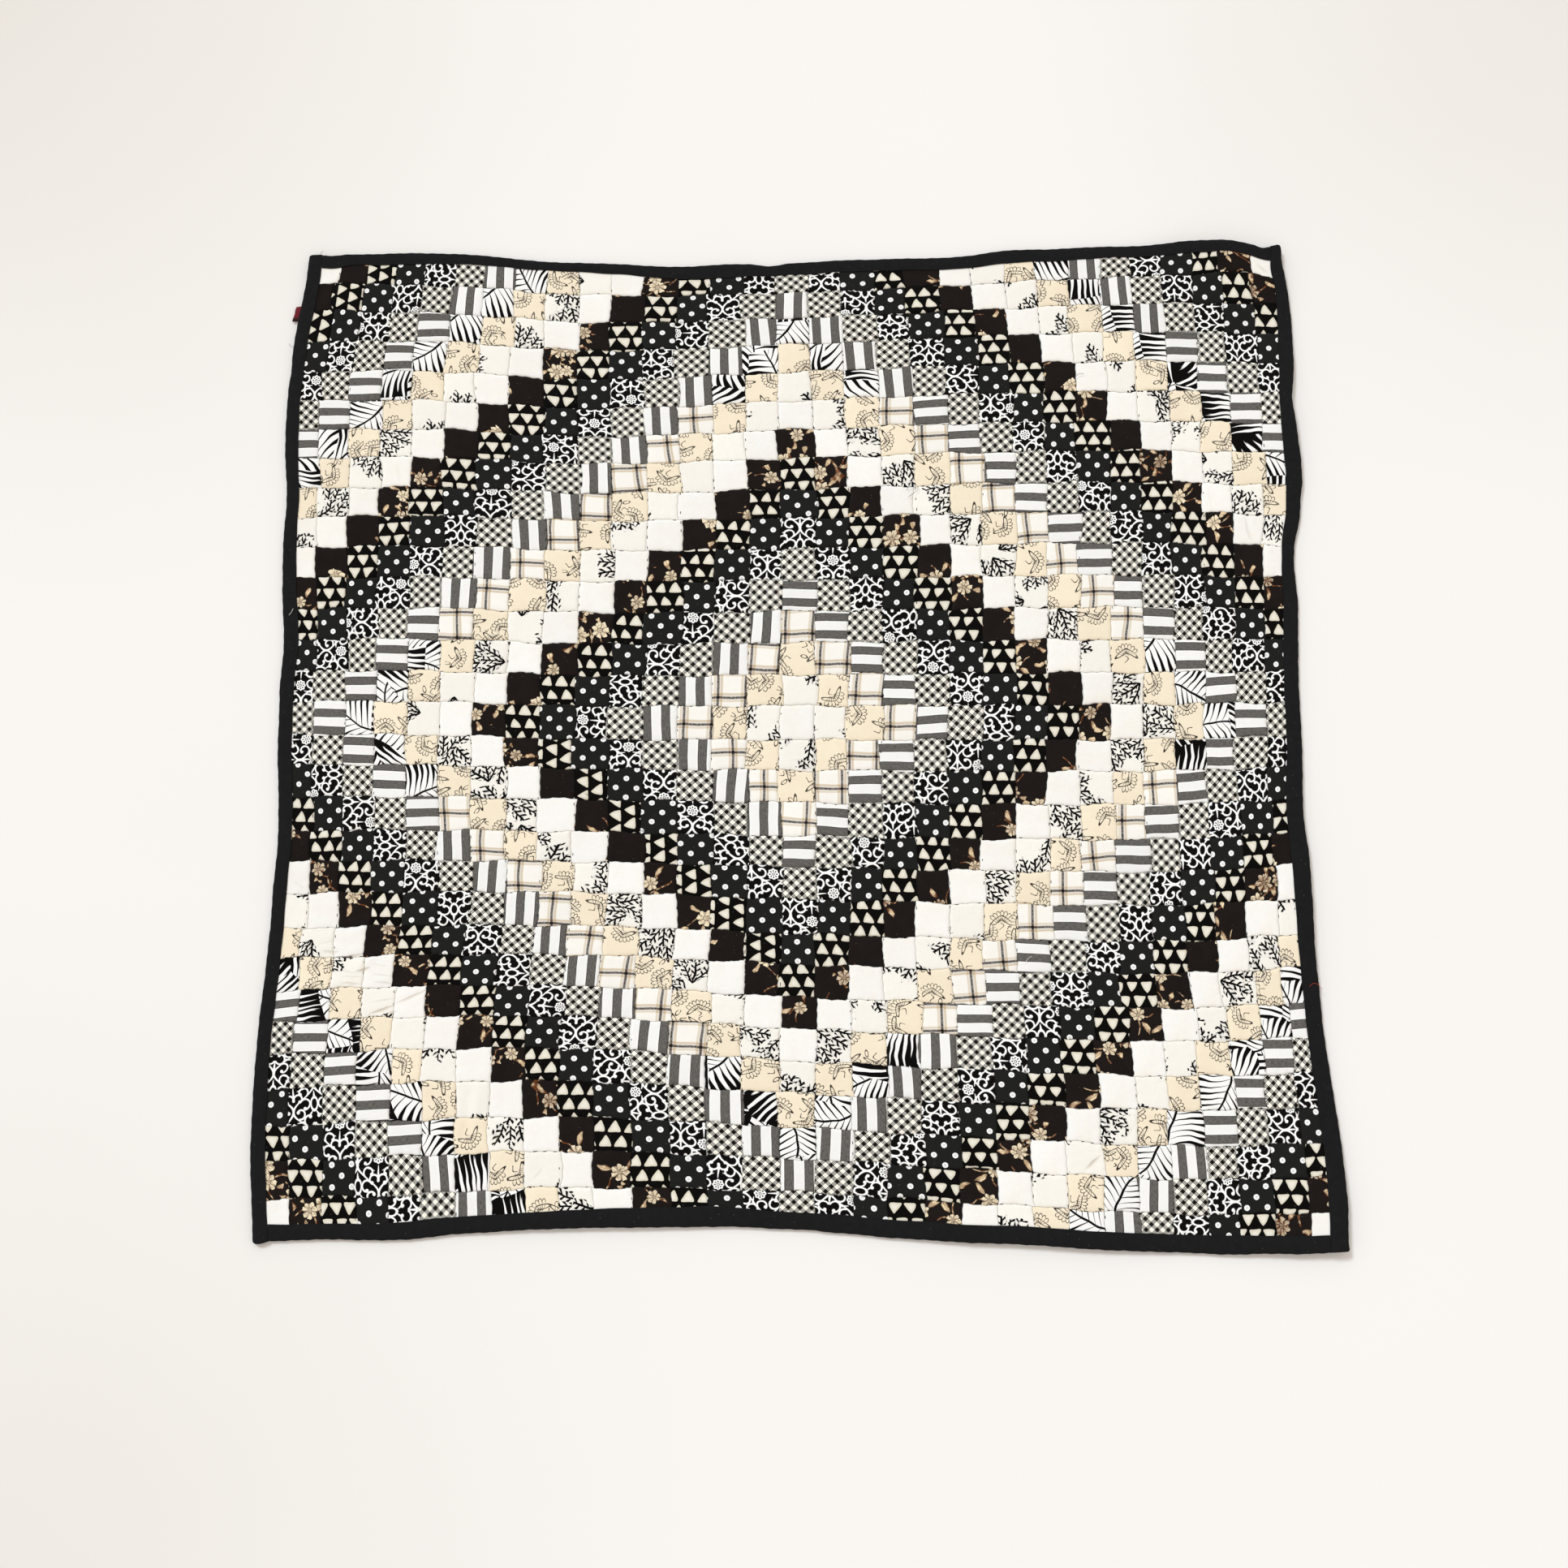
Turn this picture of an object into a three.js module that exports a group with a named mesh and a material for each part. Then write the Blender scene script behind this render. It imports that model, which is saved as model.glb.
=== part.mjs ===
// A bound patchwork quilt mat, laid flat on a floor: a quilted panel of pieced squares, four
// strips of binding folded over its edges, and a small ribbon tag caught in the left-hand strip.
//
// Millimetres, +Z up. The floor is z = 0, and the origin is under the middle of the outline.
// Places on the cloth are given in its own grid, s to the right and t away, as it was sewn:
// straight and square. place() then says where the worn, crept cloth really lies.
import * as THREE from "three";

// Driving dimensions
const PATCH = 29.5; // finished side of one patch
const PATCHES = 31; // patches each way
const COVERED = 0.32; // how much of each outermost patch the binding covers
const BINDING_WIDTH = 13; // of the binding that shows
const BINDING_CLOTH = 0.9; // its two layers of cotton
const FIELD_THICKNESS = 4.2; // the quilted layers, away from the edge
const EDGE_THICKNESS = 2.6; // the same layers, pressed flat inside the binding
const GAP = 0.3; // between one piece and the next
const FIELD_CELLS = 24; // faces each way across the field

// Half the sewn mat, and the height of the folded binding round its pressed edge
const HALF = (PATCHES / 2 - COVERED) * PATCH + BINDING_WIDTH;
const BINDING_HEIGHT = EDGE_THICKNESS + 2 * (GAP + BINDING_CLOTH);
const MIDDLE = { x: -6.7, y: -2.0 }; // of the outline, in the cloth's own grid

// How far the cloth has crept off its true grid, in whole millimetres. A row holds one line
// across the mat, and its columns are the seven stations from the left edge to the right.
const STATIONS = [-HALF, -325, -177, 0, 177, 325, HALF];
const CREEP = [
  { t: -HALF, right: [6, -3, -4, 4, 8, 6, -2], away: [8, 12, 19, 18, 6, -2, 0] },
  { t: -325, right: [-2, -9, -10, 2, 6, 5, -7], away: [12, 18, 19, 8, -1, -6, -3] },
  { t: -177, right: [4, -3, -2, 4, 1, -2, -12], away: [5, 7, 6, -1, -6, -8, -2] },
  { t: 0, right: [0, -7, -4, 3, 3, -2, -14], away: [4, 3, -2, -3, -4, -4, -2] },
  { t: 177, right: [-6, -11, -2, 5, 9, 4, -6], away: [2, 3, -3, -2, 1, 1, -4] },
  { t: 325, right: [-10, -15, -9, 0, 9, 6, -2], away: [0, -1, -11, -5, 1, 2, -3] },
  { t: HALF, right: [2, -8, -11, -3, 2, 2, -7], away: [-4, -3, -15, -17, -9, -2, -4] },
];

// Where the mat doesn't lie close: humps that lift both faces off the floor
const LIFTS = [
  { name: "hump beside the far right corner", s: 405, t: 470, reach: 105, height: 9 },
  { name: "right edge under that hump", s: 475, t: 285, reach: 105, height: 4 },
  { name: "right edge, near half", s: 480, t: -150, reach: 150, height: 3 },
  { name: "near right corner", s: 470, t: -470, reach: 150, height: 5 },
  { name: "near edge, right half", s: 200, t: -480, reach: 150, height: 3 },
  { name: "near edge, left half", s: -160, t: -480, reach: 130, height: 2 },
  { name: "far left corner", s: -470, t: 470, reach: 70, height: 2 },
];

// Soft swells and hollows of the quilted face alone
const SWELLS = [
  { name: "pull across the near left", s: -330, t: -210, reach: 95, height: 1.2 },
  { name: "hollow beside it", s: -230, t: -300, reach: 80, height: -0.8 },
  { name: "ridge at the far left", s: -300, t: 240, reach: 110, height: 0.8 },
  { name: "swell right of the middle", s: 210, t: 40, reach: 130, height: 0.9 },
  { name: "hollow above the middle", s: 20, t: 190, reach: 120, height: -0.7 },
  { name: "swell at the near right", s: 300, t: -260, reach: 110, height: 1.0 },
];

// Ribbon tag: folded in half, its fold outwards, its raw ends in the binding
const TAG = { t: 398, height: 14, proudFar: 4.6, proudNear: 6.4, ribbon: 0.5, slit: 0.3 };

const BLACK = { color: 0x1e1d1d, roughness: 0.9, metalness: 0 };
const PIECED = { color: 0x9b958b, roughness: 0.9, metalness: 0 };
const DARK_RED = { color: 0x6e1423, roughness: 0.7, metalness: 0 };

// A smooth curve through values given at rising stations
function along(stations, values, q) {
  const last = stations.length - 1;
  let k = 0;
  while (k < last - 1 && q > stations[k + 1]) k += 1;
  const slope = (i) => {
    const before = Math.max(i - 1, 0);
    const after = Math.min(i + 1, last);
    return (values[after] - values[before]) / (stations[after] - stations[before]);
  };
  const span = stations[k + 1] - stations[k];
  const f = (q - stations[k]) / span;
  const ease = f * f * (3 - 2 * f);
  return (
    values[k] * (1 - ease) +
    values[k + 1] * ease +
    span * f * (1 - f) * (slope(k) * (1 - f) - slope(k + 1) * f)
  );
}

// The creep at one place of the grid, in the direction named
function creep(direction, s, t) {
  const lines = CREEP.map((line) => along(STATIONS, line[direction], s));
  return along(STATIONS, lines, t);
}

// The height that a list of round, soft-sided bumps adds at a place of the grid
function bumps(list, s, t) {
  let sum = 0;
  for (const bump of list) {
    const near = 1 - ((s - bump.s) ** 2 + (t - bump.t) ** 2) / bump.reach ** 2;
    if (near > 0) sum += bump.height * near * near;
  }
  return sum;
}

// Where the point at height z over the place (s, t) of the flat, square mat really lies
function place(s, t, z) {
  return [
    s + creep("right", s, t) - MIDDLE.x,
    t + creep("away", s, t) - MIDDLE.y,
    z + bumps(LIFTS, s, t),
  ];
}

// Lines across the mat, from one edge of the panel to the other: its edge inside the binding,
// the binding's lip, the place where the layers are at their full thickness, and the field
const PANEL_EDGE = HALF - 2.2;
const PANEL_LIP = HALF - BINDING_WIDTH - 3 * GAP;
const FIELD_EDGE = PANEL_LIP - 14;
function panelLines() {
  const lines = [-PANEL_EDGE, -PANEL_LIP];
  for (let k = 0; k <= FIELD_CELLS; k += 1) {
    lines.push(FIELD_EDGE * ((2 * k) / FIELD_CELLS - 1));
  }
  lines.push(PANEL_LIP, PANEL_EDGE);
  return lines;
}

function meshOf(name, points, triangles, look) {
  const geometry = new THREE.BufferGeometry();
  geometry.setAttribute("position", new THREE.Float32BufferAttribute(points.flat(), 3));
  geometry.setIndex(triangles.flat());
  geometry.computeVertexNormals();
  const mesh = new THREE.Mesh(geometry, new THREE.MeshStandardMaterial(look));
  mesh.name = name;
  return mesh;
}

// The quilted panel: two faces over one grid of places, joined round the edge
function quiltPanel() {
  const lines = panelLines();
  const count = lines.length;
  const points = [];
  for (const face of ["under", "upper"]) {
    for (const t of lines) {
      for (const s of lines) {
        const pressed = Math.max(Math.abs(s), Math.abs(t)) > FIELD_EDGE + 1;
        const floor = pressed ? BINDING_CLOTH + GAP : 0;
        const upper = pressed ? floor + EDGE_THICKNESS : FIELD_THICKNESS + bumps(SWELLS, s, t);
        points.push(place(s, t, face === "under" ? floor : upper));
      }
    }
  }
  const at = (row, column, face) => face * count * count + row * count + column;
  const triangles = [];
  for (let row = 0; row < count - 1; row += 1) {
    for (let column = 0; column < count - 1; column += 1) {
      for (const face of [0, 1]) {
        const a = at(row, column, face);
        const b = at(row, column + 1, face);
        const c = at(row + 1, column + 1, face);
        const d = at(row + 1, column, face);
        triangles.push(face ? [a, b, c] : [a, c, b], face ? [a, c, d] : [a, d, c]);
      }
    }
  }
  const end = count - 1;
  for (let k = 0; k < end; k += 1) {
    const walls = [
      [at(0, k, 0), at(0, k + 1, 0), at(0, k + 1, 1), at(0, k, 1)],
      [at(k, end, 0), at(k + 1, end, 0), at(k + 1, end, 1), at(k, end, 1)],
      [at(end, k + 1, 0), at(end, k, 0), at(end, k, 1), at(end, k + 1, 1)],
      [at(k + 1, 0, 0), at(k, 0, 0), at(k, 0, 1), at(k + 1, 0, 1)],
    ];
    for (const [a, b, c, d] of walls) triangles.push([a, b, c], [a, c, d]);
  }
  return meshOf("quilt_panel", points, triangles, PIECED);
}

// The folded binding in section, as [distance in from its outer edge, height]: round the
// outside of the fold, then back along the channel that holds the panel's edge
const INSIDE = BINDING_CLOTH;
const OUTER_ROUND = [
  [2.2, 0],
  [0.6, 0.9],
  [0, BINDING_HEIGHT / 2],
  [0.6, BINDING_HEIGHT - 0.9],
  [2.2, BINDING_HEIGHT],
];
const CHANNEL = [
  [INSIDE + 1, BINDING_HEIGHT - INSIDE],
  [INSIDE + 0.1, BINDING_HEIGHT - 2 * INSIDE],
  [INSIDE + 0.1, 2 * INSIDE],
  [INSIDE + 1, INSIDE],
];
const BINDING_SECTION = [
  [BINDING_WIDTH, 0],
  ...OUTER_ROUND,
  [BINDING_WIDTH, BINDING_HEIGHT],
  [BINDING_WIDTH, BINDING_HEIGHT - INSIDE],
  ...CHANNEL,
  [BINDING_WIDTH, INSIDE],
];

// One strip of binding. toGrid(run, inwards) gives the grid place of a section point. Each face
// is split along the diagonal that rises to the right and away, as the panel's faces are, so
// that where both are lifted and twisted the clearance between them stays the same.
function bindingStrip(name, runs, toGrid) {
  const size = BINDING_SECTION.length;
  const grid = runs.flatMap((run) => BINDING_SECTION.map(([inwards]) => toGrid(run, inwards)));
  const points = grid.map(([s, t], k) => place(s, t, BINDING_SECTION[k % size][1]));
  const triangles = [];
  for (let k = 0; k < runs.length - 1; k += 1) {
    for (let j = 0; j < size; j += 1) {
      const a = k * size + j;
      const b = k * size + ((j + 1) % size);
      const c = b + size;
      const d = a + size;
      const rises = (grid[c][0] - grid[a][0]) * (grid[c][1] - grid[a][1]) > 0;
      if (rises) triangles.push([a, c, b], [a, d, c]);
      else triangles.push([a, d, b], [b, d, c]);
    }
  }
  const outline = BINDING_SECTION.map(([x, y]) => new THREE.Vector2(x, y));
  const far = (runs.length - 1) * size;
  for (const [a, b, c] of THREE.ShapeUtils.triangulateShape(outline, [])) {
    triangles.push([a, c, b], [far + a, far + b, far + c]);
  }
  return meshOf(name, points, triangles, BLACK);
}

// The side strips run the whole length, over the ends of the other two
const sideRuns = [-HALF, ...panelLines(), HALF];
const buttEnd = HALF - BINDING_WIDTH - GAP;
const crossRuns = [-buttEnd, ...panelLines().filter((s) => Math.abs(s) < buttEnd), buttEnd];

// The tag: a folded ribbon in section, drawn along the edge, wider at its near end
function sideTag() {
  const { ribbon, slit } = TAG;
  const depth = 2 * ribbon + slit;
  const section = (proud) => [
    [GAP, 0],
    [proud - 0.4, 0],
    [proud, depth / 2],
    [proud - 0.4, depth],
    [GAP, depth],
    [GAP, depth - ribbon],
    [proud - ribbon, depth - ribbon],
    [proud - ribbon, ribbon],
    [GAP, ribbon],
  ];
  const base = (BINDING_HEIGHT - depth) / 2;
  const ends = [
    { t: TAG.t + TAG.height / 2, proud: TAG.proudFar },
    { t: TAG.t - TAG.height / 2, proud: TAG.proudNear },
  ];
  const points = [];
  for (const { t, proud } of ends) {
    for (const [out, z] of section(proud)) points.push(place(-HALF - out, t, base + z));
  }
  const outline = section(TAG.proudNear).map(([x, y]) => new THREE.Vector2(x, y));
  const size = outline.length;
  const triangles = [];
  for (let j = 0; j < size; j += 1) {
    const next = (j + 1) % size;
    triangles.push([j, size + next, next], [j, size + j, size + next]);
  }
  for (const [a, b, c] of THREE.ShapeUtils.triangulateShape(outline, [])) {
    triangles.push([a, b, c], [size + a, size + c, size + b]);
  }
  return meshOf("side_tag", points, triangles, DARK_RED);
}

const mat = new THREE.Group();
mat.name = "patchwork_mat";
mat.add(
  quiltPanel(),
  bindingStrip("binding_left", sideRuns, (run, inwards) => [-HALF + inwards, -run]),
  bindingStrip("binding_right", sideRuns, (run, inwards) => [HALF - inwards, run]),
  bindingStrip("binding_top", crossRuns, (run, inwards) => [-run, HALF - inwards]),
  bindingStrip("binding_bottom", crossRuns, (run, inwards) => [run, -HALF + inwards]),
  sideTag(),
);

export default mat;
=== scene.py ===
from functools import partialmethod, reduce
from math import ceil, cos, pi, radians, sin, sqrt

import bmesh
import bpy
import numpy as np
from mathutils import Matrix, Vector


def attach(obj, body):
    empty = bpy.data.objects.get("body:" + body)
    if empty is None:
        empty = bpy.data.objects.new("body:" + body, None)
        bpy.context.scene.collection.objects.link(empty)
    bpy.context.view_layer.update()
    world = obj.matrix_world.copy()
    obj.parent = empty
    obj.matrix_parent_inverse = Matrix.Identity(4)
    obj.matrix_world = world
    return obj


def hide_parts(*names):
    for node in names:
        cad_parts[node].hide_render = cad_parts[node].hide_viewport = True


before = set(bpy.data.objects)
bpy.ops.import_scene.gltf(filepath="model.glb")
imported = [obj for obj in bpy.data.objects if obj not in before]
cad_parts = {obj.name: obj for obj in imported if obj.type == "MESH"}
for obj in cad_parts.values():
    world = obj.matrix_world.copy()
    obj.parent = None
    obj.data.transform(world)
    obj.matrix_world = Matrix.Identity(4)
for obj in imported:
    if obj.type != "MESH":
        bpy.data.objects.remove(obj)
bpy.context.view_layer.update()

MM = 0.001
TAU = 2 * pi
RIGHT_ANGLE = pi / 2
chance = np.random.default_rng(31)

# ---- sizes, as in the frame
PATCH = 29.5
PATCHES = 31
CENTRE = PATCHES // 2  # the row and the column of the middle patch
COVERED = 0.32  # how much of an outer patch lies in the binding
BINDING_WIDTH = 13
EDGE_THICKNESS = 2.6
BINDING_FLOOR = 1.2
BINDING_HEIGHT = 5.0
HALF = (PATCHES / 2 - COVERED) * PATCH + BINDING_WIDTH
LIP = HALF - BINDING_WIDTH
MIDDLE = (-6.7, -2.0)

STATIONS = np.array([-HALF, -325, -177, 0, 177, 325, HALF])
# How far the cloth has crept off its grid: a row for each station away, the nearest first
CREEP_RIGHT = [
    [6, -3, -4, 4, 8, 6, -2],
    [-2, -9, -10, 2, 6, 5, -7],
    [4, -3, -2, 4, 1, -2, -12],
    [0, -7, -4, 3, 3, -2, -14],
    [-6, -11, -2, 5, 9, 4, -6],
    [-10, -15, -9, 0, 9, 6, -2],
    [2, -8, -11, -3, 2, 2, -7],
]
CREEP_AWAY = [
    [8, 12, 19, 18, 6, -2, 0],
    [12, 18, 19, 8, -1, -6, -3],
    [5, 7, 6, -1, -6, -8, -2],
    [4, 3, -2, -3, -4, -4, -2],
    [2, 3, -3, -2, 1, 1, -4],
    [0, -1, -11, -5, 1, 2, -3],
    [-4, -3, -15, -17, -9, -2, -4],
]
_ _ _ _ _
Goal
Which lines contain "model"? Show each of them.

Solution to the problem
Turn this picture of an object into a three.js module that exports a group with a named mesh and a material for each part. Then write the Blender scene script behind this render. It imports that model, which is saved as model.glb.
bpy.ops.import_scene.gltf(filepath="model.glb")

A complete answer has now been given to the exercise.